Anahit Behrooz: It seems to me that British cinema keeps returning to this period. Is there something about the Thatcherite era that makes it such fertile ground?

Rosy McEwen: Well, I actually think I have to disagree. Because yes, Margaret Thatcher's [term] was a big time of change for Britain, but actually, I didn't even know Section 28 had existed before I read the script, and I was at school when it was abolished in 2003. It feels like the story has never been told. The reason I think people are responding to [Blue Jean] is because everyone’s like, ‘How did I not know about this?’ And I feel like lesbians in particular fall into shadow. If you think about the representation of lesbians on screen, it’s usually very aesthetic and oversexualised. To see lesbians, butch lesbians, beautiful lesbians, just being a couple feels so refreshing and necessary.
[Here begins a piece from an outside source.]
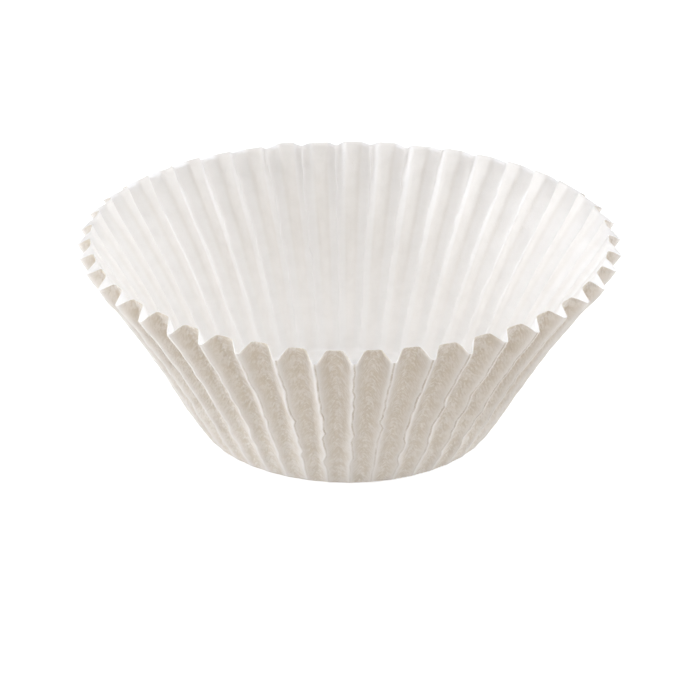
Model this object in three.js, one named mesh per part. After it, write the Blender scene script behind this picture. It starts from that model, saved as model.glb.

Anahit Behrooz: Why do you think we have forgotten?

Rosy McEwen: I don’t know. It feels like a shameful secret. And it being abolished in 2003 … There was nothing really about it being abolished, there wasn’t a big release. It just sort of slid under the carpet like, “Oh, we already did this really bad thing, let’s just get rid of it and not tell anyone.” I think people are ashamed.

Anahit Behrooz: At the same time, Blue Jean also offers a really beautiful depiction of queer community. Why was it so important to centre this kind of queer joy? 

Rosy McEwen: It's so lovely to have [Jean’s girlfriend] Viv and her friends as part of the story rather than just Jean struggling. It makes it a character study, both of Jean and also Viv. I remember Georgia told me that when she met Sarah, one of our [consultant] teachers who was working at the time, that they had lots of conversations about what this time was like. And then at the end of their chat, Sarah said: “Please just make us cool, because we were cool. We were really well-dressed. And we were badass.”

Blue Jean is out on February 10, 2023.